Williams and other alumni said they generally agree with many of the students’ ideas, but they aren’t sure Earlham has the resources to carry out all of the requirements. They also worry that the college's location -- in a small town in an overwhelmingly white state like Indiana -- makes Earlham an undesirable destination for many minority candidates.

“At the same time, Earlham’s commitment to social justice is very real,” Williams said. “There is commitment to making sure people are heard. I imagine people on campus were pretty hurt when this came up, but I think it will open a much-needed conversation, and no institution is better prepared than Earlham to have that conversation.”

Brian Zimmerman, the college’s director of media relations, said Thursday’s all-campus meeting lasted nearly three hours and followed three smaller group meetings. He declined to discuss what was exactly said during the all-campus assembly, but called the gathering “extremely productive and, at times, emotional.”

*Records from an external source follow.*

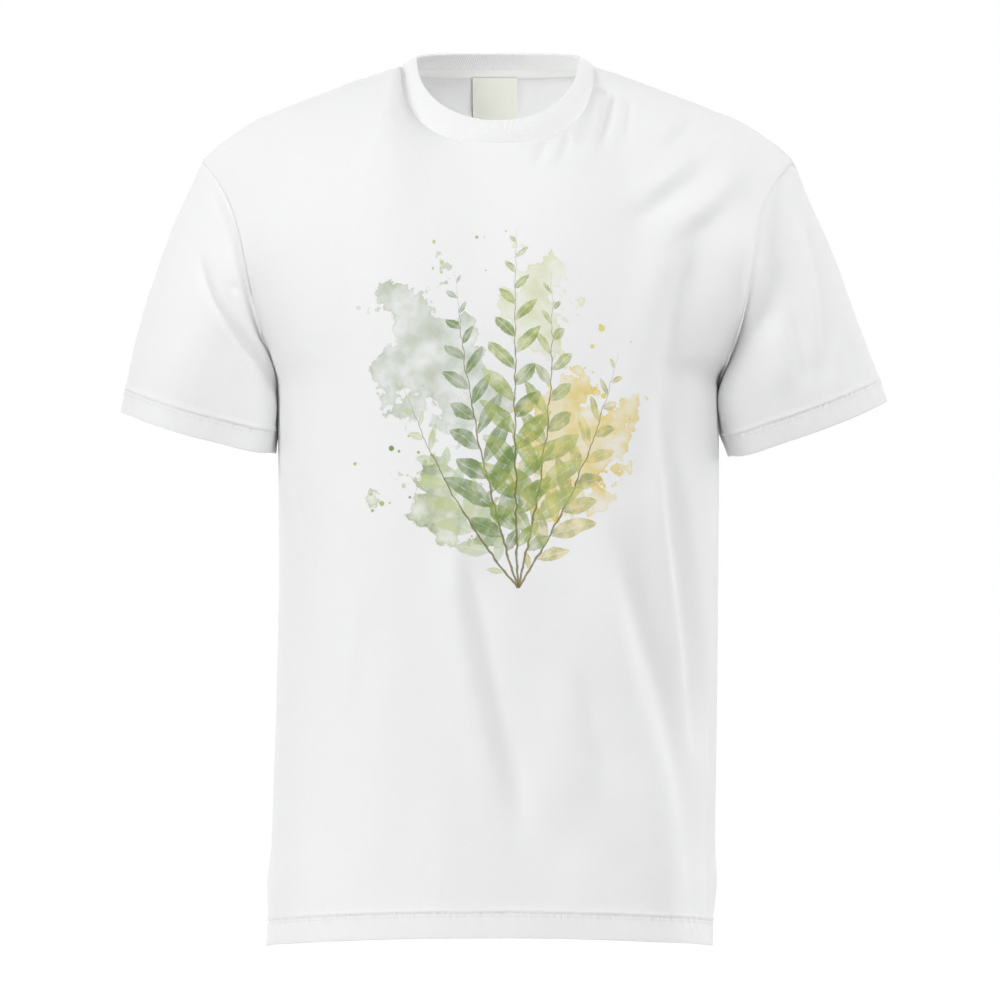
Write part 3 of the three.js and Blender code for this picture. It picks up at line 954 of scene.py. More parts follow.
class Signal:
    """A value on a wire of a node tree, which takes arithmetic."""

    def __init__(self, graph: "Graph", socket: bpy.types.NodeSocket) -> None:
        """Keeps the tree and the socket."""
        self.graph = graph
        self.socket = socket

    def __add__(self, other: "Signal | float") -> "Signal":
        """Returns the sum."""
        return self.graph.math("ADD", self, other)

    def __sub__(self, other: "Signal | float") -> "Signal":
        """Returns the difference."""
        return self.graph.math("SUBTRACT", self, other)

    def __rsub__(self, other: float) -> "Signal":
        """Returns a number less this value."""
        return self.graph.math("SUBTRACT", other, self)

    def __mul__(self, other: "Signal | float") -> "Signal":
        """Returns the product."""
        return self.graph.math("MULTIPLY", self, other)

    def __truediv__(self, other: "Signal | float") -> "Signal":
        """Returns the quotient."""
        return self.graph.math("DIVIDE", self, other)


class Graph:
    """Adds nodes to one tree and joins them up."""

    def __init__(self, tree: bpy.types.NodeTree) -> None:
        """Keeps the tree."""
        self.tree = tree

    def add(self, kind: str, **settings: object) -> bpy.types.Node:
        """Adds a node.

        Args:
            kind: The node's type.
            settings: Its properties.

        Returns:
            The node.
        """
        node = self.tree.nodes.new(kind)
        for name, value in settings.items():
            setattr(node, name, value)
        return node

    def feed(self, socket: bpy.types.NodeSocket, value: object) -> None:
        """Joins a signal to a socket, or sets the socket to a plain value."""
        if isinstance(value, Signal):
            self.tree.links.new(value.socket, socket)
        else:
            socket.default_value = value

    def out(self, node: bpy.types.Node, name: str | int = 0) -> Signal:
        """Returns one output of a node as a signal."""
        return Signal(self, node.outputs[name])

    def math(self, operation: str, *values: Signal | float, clamp: bool = False) -> Signal:
        """Adds a Math node.

        Args:
            operation: What it works out.
            values: Its inputs, in turn.
            clamp: Whether the result is held between 0 and 1.

        Returns:
            The result.
        """
        node = self.add("ShaderNodeMath", operation=operation, use_clamp=clamp)
        for socket, value in zip(node.inputs, values):
            self.feed(socket, value)
        return self.out(node)

    def ramp(self, value: Signal, low: Signal | float, high: Signal | float) -> Signal:
        """Returns 0 where value is below low, 1 above high, and an S-shaped rise between."""
        node = self.add("ShaderNodeMapRange", interpolation_type="SMOOTHSTEP")
        for name, given in (("Value", value), ("From Min", low), ("From Max", high)):
            self.feed(node.inputs[name], given)
        return self.out(node)

    def mix(self, share: Signal | float, low: object, high: object, kind: str = "RGBA") -> Signal:
        """Adds a Mix node.

        Args:
            share: 0 gives low and 1 gives high.
            low: A colour, a number or a signal.
            high: A colour, a number or a signal.
            kind: RGBA for colours and FLOAT for numbers.

        Returns:
            The mixed value.
        """
        node = self.add("ShaderNodeMix", data_type=kind)
        inputs = [s for s in node.inputs if s.enabled and s.name in ("Factor", "A", "B")]
        for socket, value in zip(inputs, (share, low, high)):
            self.feed(socket, (*value, 1) if isinstance(value, tuple) else value)
        return Signal(self, next(s for s in node.outputs if s.enabled))

    def split(self, vector: Signal) -> tuple[Signal, Signal, Signal]:
        """Returns the three parts of a vector."""
        node = self.add("ShaderNodeSeparateXYZ")
        self.feed(node.inputs[0], vector)
        return self.out(node, 0), self.out(node, 1), self.out(node, 2)

    def join(self, x: Signal | float, y: Signal | float, z: Signal | float = 0.0) -> Signal:
        """Returns a vector of three parts."""
        node = self.add("ShaderNodeCombineXYZ")
        for socket, value in zip(node.inputs, (x, y, z)):
            self.feed(socket, value)
        return self.out(node)

    def noise(self, vector: Signal, scale: Signal | float, detail: float = 2.0) -> Signal:
        """Returns noise from 0 to 1 at so many lumps a metre."""
        node = self.add("ShaderNodeTexNoise")
        for name, value in (("Vector", vector), ("Scale", scale), ("Detail", detail)):
            self.feed(node.inputs[name], value)
        return self.out(node, "Fac" if "Fac" in node.outputs else 0)

    def use(self, group: bpy.types.NodeTree, **values: object) -> bpy.types.Node:
        """Places a node group.

        Args:
            group: The group.
            values: Its inputs, by name with underscores for spaces.

        Returns:
            The group's node.
        """
        node = self.add("ShaderNodeGroup", node_tree=group)
        for name, value in values.items():
            self.feed(node.inputs[name.replace("_", " ")], value)
        return node


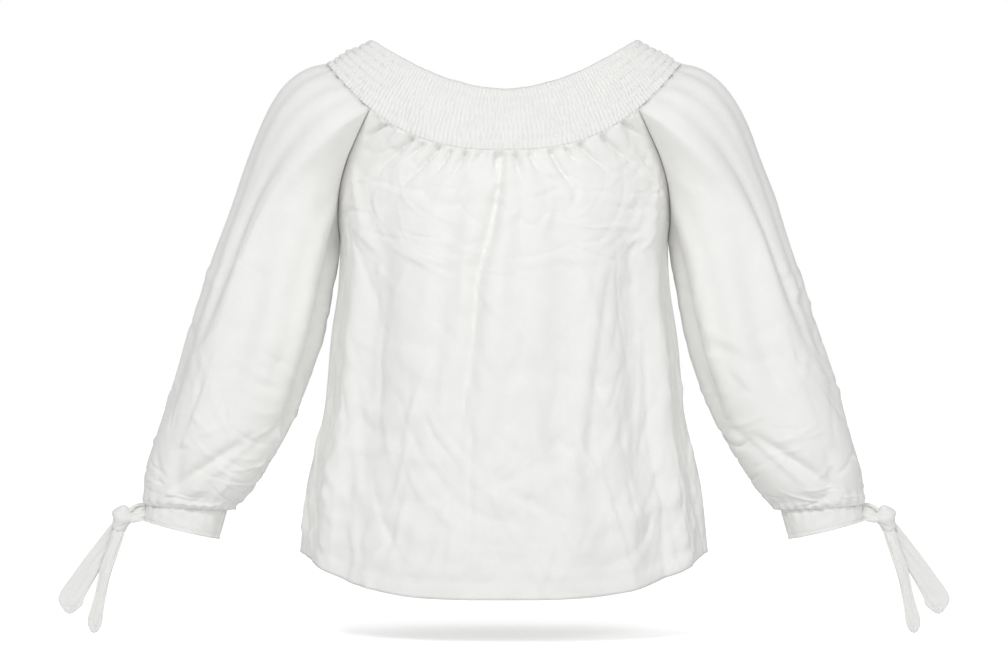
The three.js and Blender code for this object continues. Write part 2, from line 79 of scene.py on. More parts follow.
# ---------- folds ----------
# A fold runs from a place across the cloth toward another, between two stations. On a panel, across and the half
# width are parts of the panel's half width, and the stations are 0 at the yoke, 1 at the armpits and 2 at the hem.
# On a sleeve they are degrees round it, and the stations are 0 at the armhole and 6 at the cuff.
# columns: across, toward, from, to, half width, rise in mm (troughs are negative), sharpness, bow
FOLD_DEPTH = 1.2
GATHER_DEPTH = 2.3
SLEEVE_FOLD_DEPTH = 1.5
FRONT_FOLDS = [
    (-0.01, -0.07, 0.0, 1.0, 0.030, -7.0, 1.6, 0.0),
    (-0.03, -0.15, 0.25, 1.5, 0.032, -8.0, 1.7, 0.0),
    (0.04, -0.08, 0.1, 1.6, 0.055, 4.5, 0.8, 0.0),
    (-0.10, -0.22, 0.2, 1.5, 0.060, 3.5, 0.8, 0.0),
    (-0.12, -0.10, 1.4, 2.0, 0.012, -2.0, 1.4, 0.0),
    (-0.56, -0.58, 0.45, 2.4, 0.110, -7.0, 0.8, 0.02),
    (0.57, 0.56, 0.6, 2.5, 0.090, -8.0, 0.9, -0.02),
    (0.62, 0.58, 1.2, 2.3, 0.025, -3.5, 1.6, 0.0),
    (-0.24, -0.20, 0.25, 1.9, 0.080, -4.0, 0.8, 0.02),
    (0.26, 0.19, 0.2, 1.7, 0.080, -4.5, 0.8, 0.02),
    (-0.12, -0.33, 0.9, 1.7, 0.055, 3.5, 1.0, 0.03),
    (-0.02, 0.16, 1.0, 1.75, 0.050, 2.8, 1.0, 0.02),
    (0.46, 0.27, 0.95, 1.75, 0.040, -3.5, 1.3, -0.02),
    (0.40, 0.20, 1.05, 1.9, 0.055, 3.0, 1.0, -0.02),
    (0.86, 0.80, 0.9, 2.3, 0.080, -3.5, 0.8, 0.0),
    (-0.84, -0.80, 1.0, 2.4, 0.080, -3.5, 0.8, 0.0),
    (-0.70, -0.66, 0.7, 2.2, 0.060, 3.0, 0.9, 0.0),
    (0.72, 0.69, 0.6, 2.3, 0.055, 3.0, 0.9, 0.0),
    (-0.40, -0.45, 1.3, 2.5, 0.070, -3.0, 0.9, 0.02),
    (0.33, 0.40, 1.4, 2.5, 0.070, -3.0, 0.9, -0.02),
    (-0.95, -0.55, 0.35, 1.1, 0.050, 2.6, 1.0, 0.05),
    (0.95, 0.60, 0.4, 1.15, 0.050, 2.6, 1.0, -0.05),
]
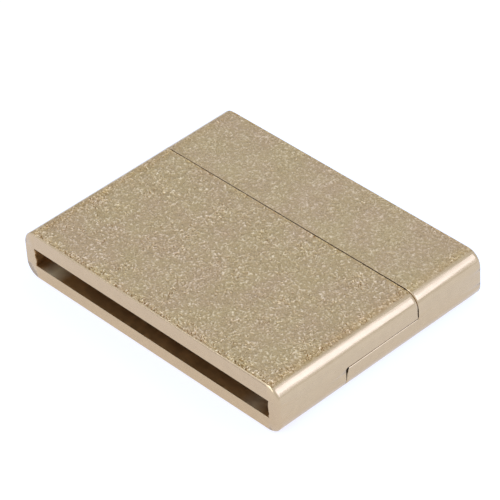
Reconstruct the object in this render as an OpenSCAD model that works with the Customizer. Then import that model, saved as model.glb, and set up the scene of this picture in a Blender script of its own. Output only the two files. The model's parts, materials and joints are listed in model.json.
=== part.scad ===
// Magnetic clasp for a flat strap: two like castings that lie head to tail, each with a magnet
// let into its tongue. X runs across the strap, Y along it, Z up. The origin is on the
// underside, at the middle of the closed clasp.

/* [Strap] */
// Width of the flat strap that goes into each half
strap_w = 30; // [20:1:40]
// Thickness of the strap, of the kind sold as 2 mm
strap_t = 1.9; // [1.6:0.1:3]
// Room beside the strap, on each side
strap_side_room = 0.6; // [0.1:0.1:1]
// Room over and under the strap, on each face
strap_face_room = 0.05; // [0.05:0.05:0.3]
// How far the strap goes in
pocket_depth = 7; // [5:0.5:10]
// Bevel around the mouth of the strap pocket
mouth_bevel = 0.04; // [0.02:0.02:0.3]

/* [Casting] */
// Wall beside the strap pocket
side_wall = 1.4; // [1.2:0.1:2.4]
// Wall between the strap pocket and the broad face that runs on over the tongue
long_face_wall = 1.8; // [1.4:0.1:2.2]
// Wall between the strap pocket and the shorter broad face, which ends at the step
short_face_wall = 1.5; // [1.3:0.1:2.2]
// Wall between the strap pocket and the step
step_wall = 1.3; // [0.8:0.05:2]
// Radius of the four long outer edges
long_edge_r = 1.6; // [0.8:0.1:2]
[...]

Zimmerman said while it is unusual for students at Earlham to present a list of demands, it is not uncommon for students to challenge the status quo on campus, and the administration does not view the list of demands as adversarial.

“As a Quaker institution, we do practice the pursuit of truth,” Zimmerman said. “We use consensus, and that can mean that not everyone is going to get their way, but it also means that everyone will listen and evaluate common concerns and themes. And then we’ll decide what is in the campus’s best interest and move on.”